Lets assume you currently have a directory structure like :-

/Users/mike
/Users/john
/Users/stuart
/Users/stuart/music
/Users/stuart/photos

If those directories were ZFS filesystems you could instantly see how much disk space is in use for each with the command zfs list

% zfs list
NAME                                 USED   AVAIL   REFER   MOUNTPOINT
zpool0                               3.92G  23G     3.91M   /zpool0
zpool0/Users/mike                    112M   23G     112M    /Users/mike
zpool0/Users/john                    919M   23G     919M    /Users/john
zpool0/Users/stuart                  309M   23G     309M    /Users/stuart
zpool0/Users/stuart/music            78G    23G     78G     /Users/stuart/music
zpool0/Users/stuart/photos           12G    23G     12G     /Users/stuart/photos

With one very simple (and quick) command you can see that Stuart is using the most space in his ‘music’ folder … perhaps he has discovered Bittorrent! The equivalent for a series of directories on a normal filesystem can take a long time to complete.
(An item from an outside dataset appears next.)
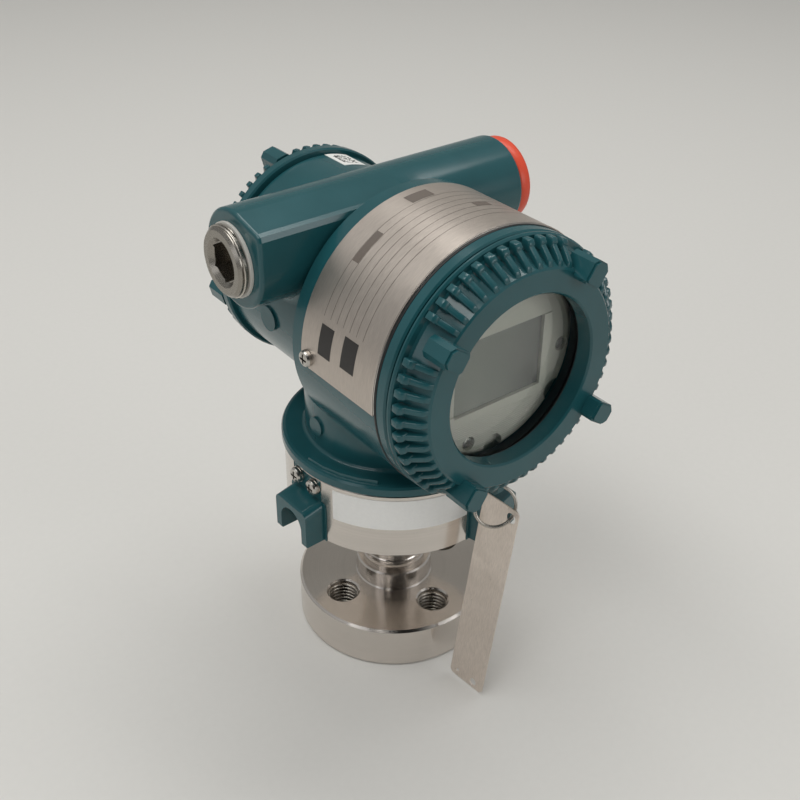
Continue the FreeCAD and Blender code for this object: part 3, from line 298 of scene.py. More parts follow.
def polyurethane_enamel():
    """Two-coat enamel over a shot-blasted casting: glossy, with a faint unevenness that softens
    every highlight and a slightly deeper tone where the coat is thick."""
    finishes, sizes = settings()
    material, tree, place, shader = start_material(ENAMEL)
    tone = add_node(
        tree,
        "ShaderNodeTexNoise",
        {"Vector": (place, "Object"), "Scale": 55.0, "Detail": 3.0, "Roughness": 0.55},
    )
    base = tuple(finishes.enamel)
    stops = ((0.3, shade(base, 0.86)), (0.7, base))
    ramp = add_node(tree, "ShaderNodeValToRGB", {"Fac": (tone, "Fac")}, stops)
    wire(tree, ramp, "Color", shader, "Base Color")
    grain = add_node(
        tree,
        "ShaderNodeTexNoise",
        {
            "Vector": (place, "Object"),
            "Scale": 1.0 / sizes.enamel_grain,
            "Detail": 2.0,
            "Roughness": 0.45,
        },
    )
    bump = add_node(
        tree, "ShaderNodeBump", {"Height": (grain, "Fac"), "Strength": 0.12, "Distance": 0.12 * MM}
    )
    wire(tree, bump, "Normal", shader, "Normal")
    gloss = add_node(
        tree, "ShaderNodeMapRange", {"Value": (tone, "Fac"), "To Min": 0.17, "To Max": 0.25}
    )
    wire(tree, gloss, "Result", shader, "Roughness")
    shader.inputs["IOR"].default_value = 1.5
    return material


def turned_steel():
    """Stainless steel off the lathe: fine rings about the Z axis that spread every highlight
    into a fan on flat faces and into bright and dark bands on round ones."""
    finishes, sizes = settings()
    material, tree, place, shader = start_material("turned_stainless_steel")
    split = add_node(tree, "ShaderNodeSeparateXYZ", {"Vector": (place, "Object")})
    square = add_node(
        tree, "ShaderNodeMath", {0: (split, "X"), 1: (split, "X")}, operation="MULTIPLY"
    )
    total = add_node(
        tree,
        "ShaderNodeMath",
        {0: (split, "Y"), 1: (split, "Y"), 2: (square, "Value")},
        operation="MULTIPLY_ADD",
    )
    radius = add_node(tree, "ShaderNodeMath", {0: (total, "Value")}, operation="SQRT")
    rings = add_node(tree, "ShaderNodeCombineXYZ", {"X": (radius, "Value"), "Y": (split, "Z")})
    streak = add_node(
        tree,
        "ShaderNodeTexNoise",
        {
            "Vector": (rings, "Vector"),
            "Scale": 1.0 / sizes.lathe_pitch,
            "Detail": 3.0,
            "Roughness": 0.6,
        },
    )
    stain = add_node(
        tree,
        "ShaderNodeTexNoise",
        {"Vector": (place, "Object"), "Scale": 70.0, "Detail": 5.0, "Roughness": 0.6},
    )
    both = add_node(
        tree,
        "ShaderNodeMath",
        {0: (stain, "Fac"), 1: 0.35, 2: (streak, "Fac")},
        operation="MULTIPLY_ADD",
    )
    base = tuple(finishes.steel)
    stops = ((0.45, shade(base, 0.9)), (0.9, shade(base, 1.04)))
    ramp = add_node(tree, "ShaderNodeValToRGB", {"Fac": (both, "Value")}, stops)
    wire(tree, ramp, "Color", shader, "Base Color")
    gloss = add_node(
        tree, "ShaderNodeMapRange", {"Value": (streak, "Fac"), "To Min": 0.17, "To Max": 0.22}
    )
    wire(tree, gloss, "Result", shader, "Roughness")
    bump = add_node(
        tree, "ShaderNodeBump", {"Height": (streak, "Fac"), "Strength": 0.1, "Distance": 0.02 * MM}
    )
    wire(tree, bump, "Normal", shader, "Normal")
    lay = add_node(tree, "ShaderNodeTangent", direction_type="RADIAL", axis="Z")
    wire(tree, lay, "Tangent", shader, "Tangent")
    shader.inputs["Anisotropic"].default_value = 0.85
    shader.inputs["Anisotropic Rotation"].default_value = 0.25
    shader.inputs["Metallic"].default_value = 1.0
    return material


def plain_steel(name, code, roughness, grain=0.25):
    """Drawn or rolled stainless steel with fine random scuffs."""
    material, tree, place, shader = start_material(name)
    scuff = add_node(
        tree,
        "ShaderNodeTexNoise",
        {"Vector": (place, "Object"), "Scale": 1.0 / (grain * MM), "Detail": 3.0, "Roughness": 0.6},
    )
    base = linear(code)
    stops = ((0.3, shade(base, 0.82)), (0.7, base))
    ramp = add_node(tree, "ShaderNodeValToRGB", {"Fac": (scuff, "Fac")}, stops)
    wire(tree, ramp, "Color", shader, "Base Color")
    gloss = add_node(
        tree,
        "ShaderNodeMapRange",
        {"Value": (scuff, "Fac"), "To Min": roughness - 0.06, "To Max": roughness + 0.08},
    )
    wire(tree, gloss, "Result", shader, "Roughness")
    bump = add_node(
        tree, "ShaderNodeBump", {"Height": (scuff, "Fac"), "Strength": 0.1, "Distance": 0.02 * MM}
    )
    wire(tree, bump, "Normal", shader, "Normal")
    shader.inputs["Metallic"].default_value = 1.0
    return material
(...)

With any luck Apple will modify the Finder so that alongside the option to create a new folder is a new option to “create a new folder as a ZFS filesstem” (or something more user-friendly).

It may seem silly to have many filesystems when we are used to filesystems that are fixed in size (or are adjustable but in limited ways), but zfs filesystems are allocated out of a common storage pool and grow and shrink as required.

ZFS Supports Snapshots

Heard of “Time Machine” ? Nifty isn’t it ?
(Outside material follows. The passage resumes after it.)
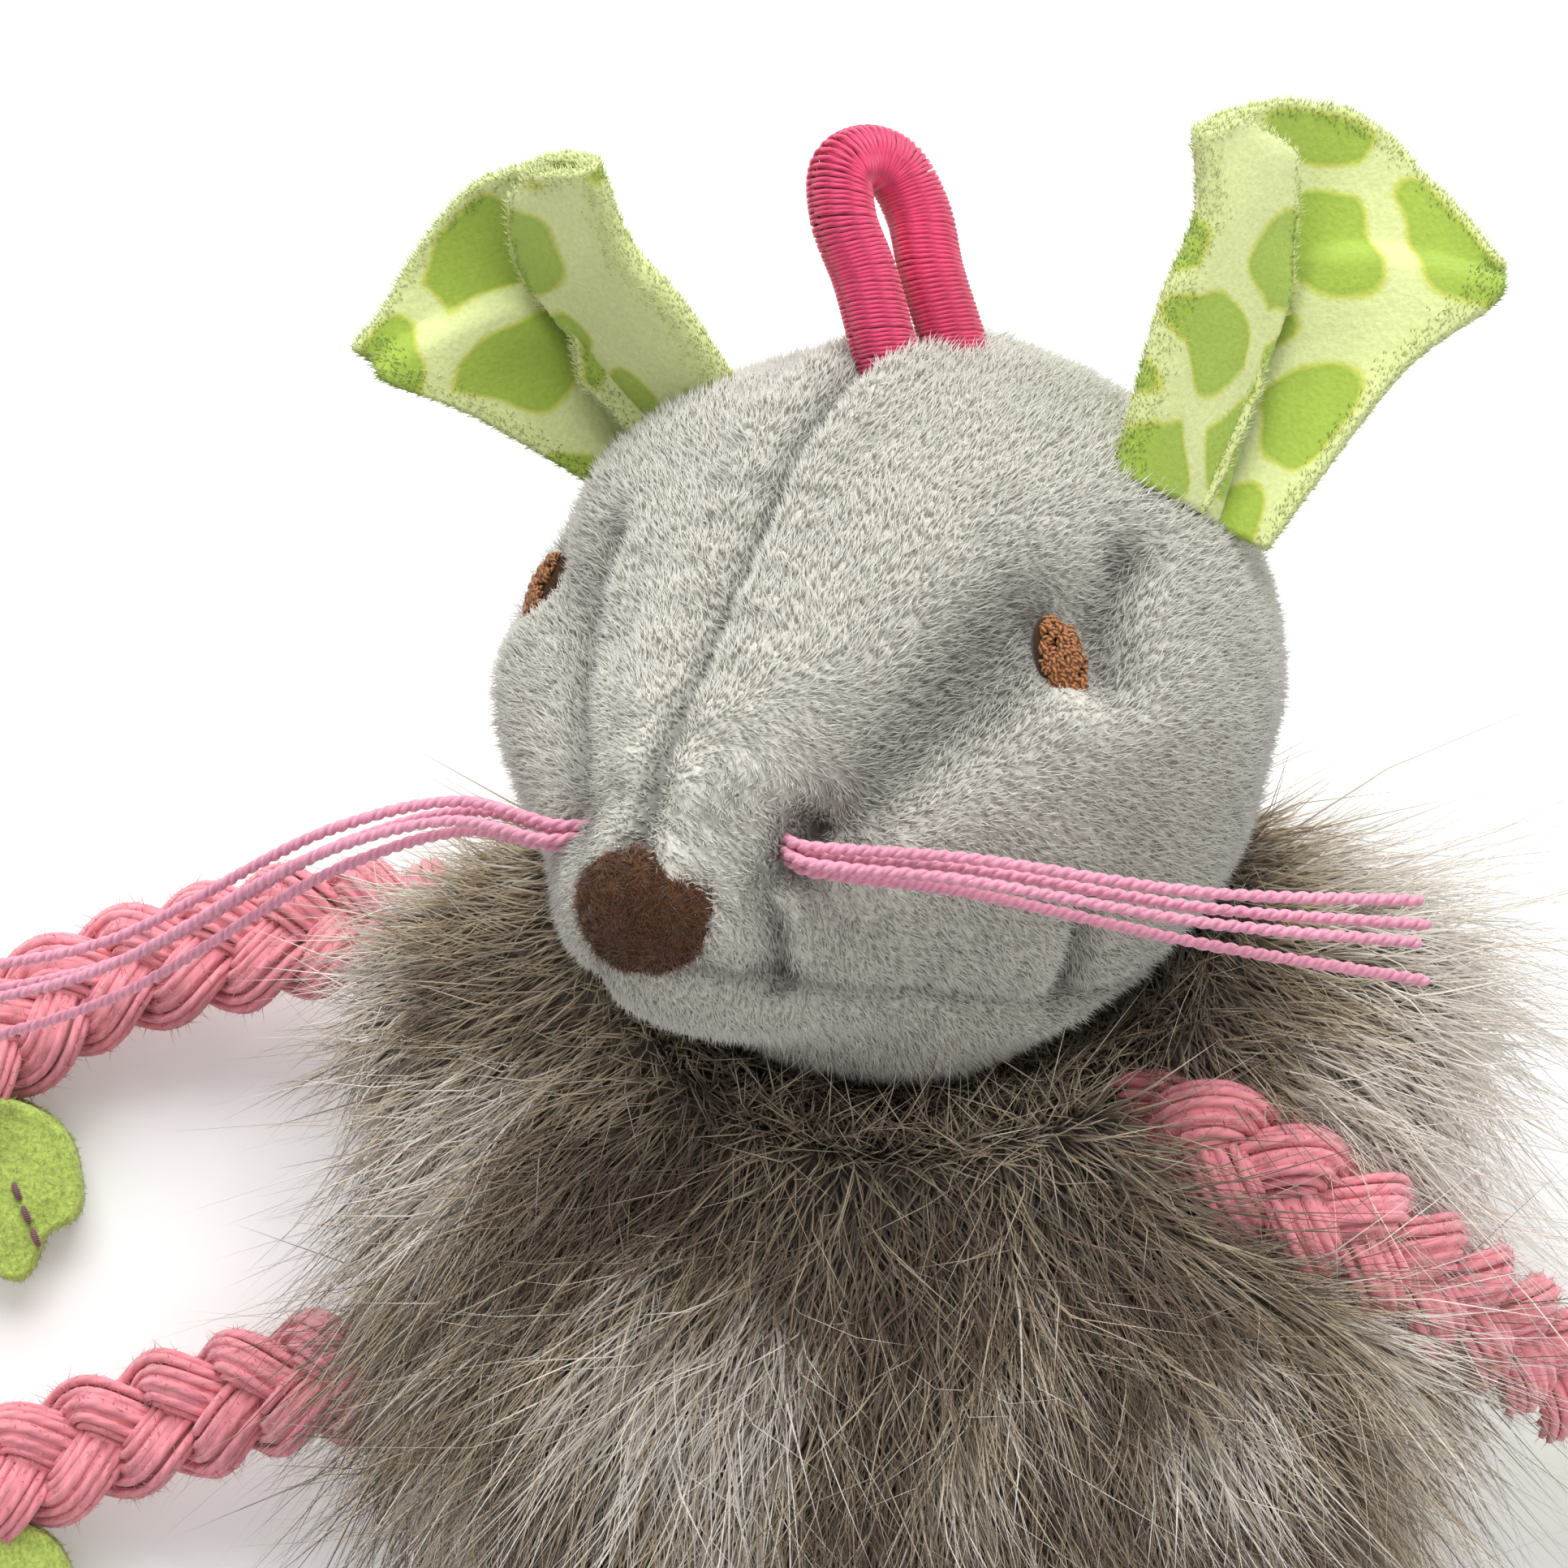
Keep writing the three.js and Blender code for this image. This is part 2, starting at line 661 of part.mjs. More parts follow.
function pawPieces(limb) {
  const { wrist, across, matrix } = pawFrame(limb);
  const moves = anglesAcross(pawFlapAngles, pawSteps).map((angle) => turnAbout(wrist, across, angle));
  const cordEnd = sweptSolid(limbShape(limb, seamGap + facetAllowance, limbColumns, limbRows), moves);
  const layer = (low) => {
    const felt = new THREE.ExtrudeGeometry(pawOutline(), { depth: pawFeltThickness, bevelEnabled: false });
    return solidOf(felt.translate(0, 0, low).applyMatrix4(matrix)).subtract(cordEnd);
  };
  return [
    piece(`${limb.paw}_front`, layer(seamGap / 2), greenFelt),
    piece(`${limb.paw}_back`, layer(-seamGap / 2 - pawFeltThickness), greenFelt),
  ];
}

// Body: two pile panels that meet at the side seam, open at the neck, over one filling

function neckThread() {
  const ring = new THREE.TorusGeometry(neckThreadRadius, neckThreadThickness / 2, cordSides, roundSides);
  ring.applyQuaternion(new THREE.Quaternion().setFromUnitVectors(zAxis, neckAxis));
  return ring.translate(neckCentre.x, neckCentre.y, neckCentre.z);
}

// What the cover makes room for: the limbs and the head in their moves
function coverHollows() {
  return limbs.map(limbClearance).reduce((joined, hollow) => joined.add(hollow), headClearance());
}

// What the filling makes room for: each limb with more room about it, the head, and the neck thread
function fillingHollows() {
  const threadSwing = neckThreadThickness + neckThreadRadius * Math.sin(radians(neckNodAngles[1]));
  const threadStart = neckCentre.clone().addScaledVector(neckAxis, -threadSwing);
  const threadReach = neckThreadRadius + neckThreadThickness;
  const threadHollow = cylinderAlong(threadStart, neckAxis, threadReach, 2 * threadSwing, roundSides);
  return limbs
    .map((limb) => solidOf(limbShape(limb, fillingAllowance, limbColumns, hollowRows)))
    .concat(solidOf(threadHollow))
    .reduce((joined, hollow) => joined.add(hollow), headClearance());
}

function bodyPieces() {
  const outer = solidOf(bodyShape(0, bodyColumns, bodyRows));
  const inner = solidOf(bodyShape(bodyCoverThickness, innerColumns, innerRows));
  const core = solidOf(bodyShape(bodyCoverThickness + seamGap + facetAllowance, innerColumns, innerRows));
  const cover = outer.subtract(inner).subtract(coverHollows());
  const halfGap = seamGap / 2;
  return [
    piece("body_panel_front", cover.intersect(slab(seamHeight + halfGap, cutOverrun)), longPile),
    piece("body_panel_back", cover.intersect(slab(0, seamHeight - halfGap)), longPile),
    piece("body_filling", core.subtract(fillingHollows()), stuffing),
    piece("neck_thread", neckThread(), greyThread),
  ];
}

// Assembly

head.add(
  ...headPieces(),
  ...facePieces(),
  ...ears.flatMap(earLayers),
  ...whiskers("left", -1),
  ...whiskers("right", 1),
  piece("elastic_loop", roundedAlong(loopCurve(), () => elasticRadius, limbColumns, loopRows), crimsonElastic),
);

const group = new THREE.Group();
group.add(head, ...bodyPieces());
for (const limb of limbs) {
  group.add(piece(limb.name, limbShape(limb, 0, limbColumns, limbRows), pinkCotton), ...pawPieces(limb));
}

// The origin is on the floor, under the middle of the toy's outline
group.updateMatrixWorld(true);
const outline = new THREE.Box3().setFromObject(group, true);
const middle = outline.getCenter(new THREE.Vector3());
group.position.set(-middle.x, -middle.y, -outline.min.z);

export default group;
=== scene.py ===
"""A plush mouse for cats: its looks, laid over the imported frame.

The toy lies on its back with its face up. Metres, in the frame of the solids: X to the viewer's right,
Y from feet to head, Z up. Left and right are the viewer's.
"""
import json
from functools import partial
from math import cos, pi, radians, sin

import bmesh
import bpy
import numpy as np
from mathutils import Matrix, noise


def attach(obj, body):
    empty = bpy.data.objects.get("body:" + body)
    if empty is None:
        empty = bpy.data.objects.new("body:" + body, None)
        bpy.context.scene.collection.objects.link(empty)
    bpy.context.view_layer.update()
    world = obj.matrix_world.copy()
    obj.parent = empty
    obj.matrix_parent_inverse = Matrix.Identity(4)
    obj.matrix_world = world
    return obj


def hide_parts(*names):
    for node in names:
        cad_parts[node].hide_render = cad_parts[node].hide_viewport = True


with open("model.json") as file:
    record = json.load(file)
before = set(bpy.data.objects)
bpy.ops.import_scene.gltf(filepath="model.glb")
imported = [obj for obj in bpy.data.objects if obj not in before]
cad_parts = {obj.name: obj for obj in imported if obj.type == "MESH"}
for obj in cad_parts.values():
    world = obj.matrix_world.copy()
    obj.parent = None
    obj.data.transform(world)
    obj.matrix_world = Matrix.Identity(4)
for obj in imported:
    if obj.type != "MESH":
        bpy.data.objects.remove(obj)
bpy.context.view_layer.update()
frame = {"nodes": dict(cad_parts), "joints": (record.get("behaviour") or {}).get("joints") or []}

bl_info = {
    "name": "Plush mouse for cats",
    "version": (1, 0, 0),
    "blender": (4, 5, 0),
    "location": "3D view, sidebar, Plush mouse",
    "description": "Covers, pile, plaits, felt and threads of a plush mouse on a fixed frame",
    "category": "Add Mesh",
}

MM = 0.001
FLOOR_CLEAR = 0.3 * MM


def joint_place(name, key="pos_m"):
    """Where a joint's axis stands in the frame, or with the key axis, which way it points."""
    return np.array(next(joint[key] for joint in frame["joints"] if joint["name"] == name))


# Head: the middle of the skull, its half sizes, and its turn in the frame
HEAD_PLACE = joint_place("head_turn") + 24.6 * MM * joint_place("head_turn", "axis")
HEAD_HALF = np.array((25.8, 24.6, 24.4)) * MM
SNOUT_LENGTH = 13.5 * MM
SNOUT_SPREAD = radians(24)
HEAD_TURN = np.array(
    Matrix.Rotation(radians(-32), 3, "Y")
    @ Matrix.Rotation(radians(30), 3, "X")
    @ Matrix.Rotation(radians(-10), 3, "Z")
)
HEAD_COVER_AREA = 8600 * MM**2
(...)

Well ZFS snapshots do the same thing … only better. Time Machine is pretty much limited to an external hard disk which is all very well if you happen to have one with you, but not much use when you only have a single disk. ZFS snapshots work “in place” and are instantaneous. In addition you can create a snapshot when you want to … for instance just before starting to revise a large document so that if everything goes wrong you can quickly revert.
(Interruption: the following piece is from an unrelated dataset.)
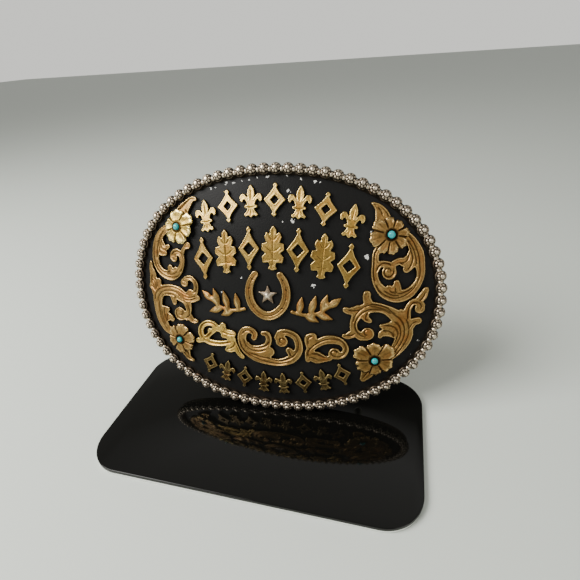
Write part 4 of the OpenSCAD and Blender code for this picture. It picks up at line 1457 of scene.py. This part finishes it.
sky.links.new(room_colour, sky.nodes["Background"].inputs["Color"])
print("world:", world.name)


# %% [markdown]
# Two large panels give broad soft highlights instead of hard points: a strong one at the upper left,
# where a window would be, and a weak warm one at the right that fills the shadows.


# %% Panels of light
def add_panel(name, place, size, power, colour):
    """A soft panel light at a place, facing the middle of the buckle."""
    light = bpy.data.lights.new(name, "AREA")
    light.shape = "SQUARE"
    light.size = size
    light.energy = power
    light.color = colour
    lamp = bpy.data.objects.new(name, light)
    lamp.location = place
    lamp.rotation_euler = (Vector((0, 0, 0.03)) - Vector(place)).to_track_quat("-Z", "Y").to_euler()
    bpy.context.scene.collection.objects.link(lamp)
    return lamp


window = add_panel("window", (-0.34, -0.22, 0.42), 0.34, 6.0, (1.0, 0.98, 0.94))
fill = add_panel("room", (0.45, -0.35, 0.35), 0.3, 0.8, (1.0, 0.95, 0.88))
print("lights:", window.name, "and", fill.name)


# %% [markdown]
# The camera's place, turns and lens come from a fit to the photograph: the outline of the stand's
# plate, the oval rim and its mirror image in the plate, the stones, and a few marks on the face. A
# camera looks down its own z axis, so it is turned up to the horizon less its pitch, swung to its
# azimuth, and rolled a little about its own line of sight.


# %% Camera at the photograph's angle
CAMERA_AT = Vector((37.44, -84.5, 106.1)) * MM
AZIMUTH = math.radians(16.61)
PITCH = math.radians(31.13)
ROLL = math.radians(-4.29)
PHOTO_SIZE = 580
FOCAL_PIXELS = 405.7
SENSOR = 36
camera_data = bpy.data.cameras.new("camera")
camera_data.sensor_width = SENSOR
camera_data.lens = FOCAL_PIXELS / PHOTO_SIZE * SENSOR
camera_data.clip_start = 0.005
camera = bpy.data.objects.new("camera", camera_data)
swung = Matrix.Rotation(AZIMUTH, 4, "Z") @ Matrix.Rotation(math.pi / 2 - PITCH, 4, "X")
camera.matrix_world = Matrix.Translation(CAMERA_AT) @ swung @ Matrix.Rotation(ROLL, 4, "Z")
bpy.context.scene.collection.objects.link(camera)
bpy.context.scene.camera = camera
print("lens:", round(camera_data.lens, 2), "mm")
Time Machine has one little disadvantage … if you modify a very large file, it will need to duplicate the entire file multiple times. For instance if you have a 1Gbyte video that you are editing over multiple days, Time Machine will store the entire video every time it ‘checkpoints’ the filesystem. This can add up pretty quick, and could be a problem if you work on very large files. Zfs snapshots stores only the changes to the file (although an application can accidentally ‘break’ this) making it far more space efficient.

One thing that zfs snapshots does not do that Time Machine does, is to ensure you have a backup of your data on an external hard disk. The zfs equivalent is the zfs send command which sends a zfs snapshot “somewhere”. The somewhere could be to a zfs storage pool on an external hard disk, to a zfs pool on a remote server somewhere (for instance an external hard disk attached to your Mac at work to give you offsite backups), or even to a storage server that does not understand ZFS! And yes you can send “incrementals” in much the same way too.

Currently using zfs send (and the opposite zfs receive) requires inscrutable Unix commands, but somebody will soon come up with a friendlier way of doing it. Oh! It seems they already have!

Unfortunately I’ve found out that using ZFS with Leopard is currently (10.5.0) pretty difficult … the beta code for ZFS is hard to get hold of, and may not be too reliable. Funnily enough this mirrors what happened when Solaris 10 first came out … ZFS was not ready until the first update of Solaris 10!

Unfortunately it seems that Apple have retreated back from using ZFS in OSX which is a great shame, and until they come up with something better, we are stuck with HFS+, which means not only do we lack the features of a modern filesystem, but we are also stuck with slow fsck times. Ever wonder why sometimes that blue screen of a Mac starting sometimes takes much longer ? The chances are that it is because a filesystem is being checked – something that isn’t necessary with a modern filesystem.